I think that's just a differing viewpoint on what "assembly" is; his videos are more on a ground-hardware level that allow you to understand how a processor operates, which I think can be useful - after all, learning a new CPU architecture once you already learned another is just googling the syntax and mnemonics for pretty much the same tools ("what's arithmetic shift left called on this cpu?!")
added on the 2021-11-29 17:38:58 by Gargaj Gargaj
MIPS is the easiest to learn. It was my personal enter into RE and I loved it for its simplicity. After getting pretty proficient with MIPS I looked at x86 and was damn shocked by its ugliness, redundancy and clutter. After x86 I decided to check ARM and hated its instruction set, which is pretty hard to memorize because of condition code suffixes, but I loved some of the cool features it has, MIPS could only dream about those.

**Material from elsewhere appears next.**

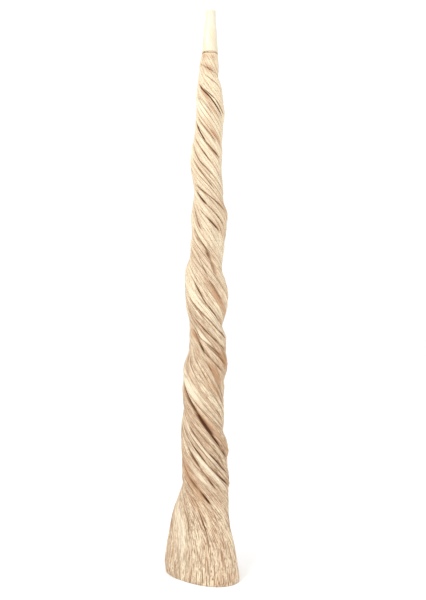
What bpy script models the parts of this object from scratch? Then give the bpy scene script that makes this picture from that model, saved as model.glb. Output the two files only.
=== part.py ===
"""A shofar: a straight horn with a left-hand twist, hollowed from the bell and drilled from the tip.

The pale mouthpiece is a piece of its own. Its tenon is lapped with waxed thread and pushes into a socket
in the horn's neck, and a ring of dark wax seals its shoulder. Units are metres and +Z is up. The horn
stands on its bell rim, with the origin at the middle of the rim and +X along the bell's longer width.
"""

import math

import bmesh
import bpy
from mathutils import Vector

# Overall sizes
TOTAL_LENGTH = 0.700  # bell rim to lip
MOUTHPIECE_LENGTH = 0.052  # lip to shoulder, which is what shows of the mouthpiece

# Horn, outside
BELL_HEIGHT = 0.120  # the flare's height above the rim
BELL_RADIUS = 0.0430  # mean of the rim's long and short half widths
BELL_OVAL = 0.0090  # added to the long half width and taken from the short one
FLARE_POWER = 1.5  # over 1 keeps the flare's top slim
SHAFT_RADIUS_LOW = 0.0290  # at the top of the bell
SHAFT_RADIUS_HIGH = 0.0167  # where the neck begins
NECK_HEIGHT = 0.055  # the taper between the shaft and the end face
NECK_END_RADIUS = 0.0101
RIM_ROUND = 0.0015
END_ROUND = 0.0008

# Twist, left-hand, seen as lines that fall to the right
PITCH_LOW = 0.197  # height of one turn in the lower shaft
PITCH_HIGH = 0.127  # and where the neck begins
TWIST_STARTS = 0.035  # height above the rim
TWIST_TIGHTENS = 0.300  # height above the rim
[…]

added on the 2022-07-23 22:08:52 by dex46... dex46...
Things are easiest to learn when you're motivated. People learn incredibly difficult things, when they're motivated. Why would someone be motivated to learn MIPS?
added on the 2022-07-24 02:47:40 by yzi yzi
PDP-11, the one that started it all. It is a nice orthogonal instruction set and still a simple 8/16 bit machine.

Unfortunately there isn't much popular hardware running on it :(
If the decline of MIPS bothers somebody, RISC-V is rather similar.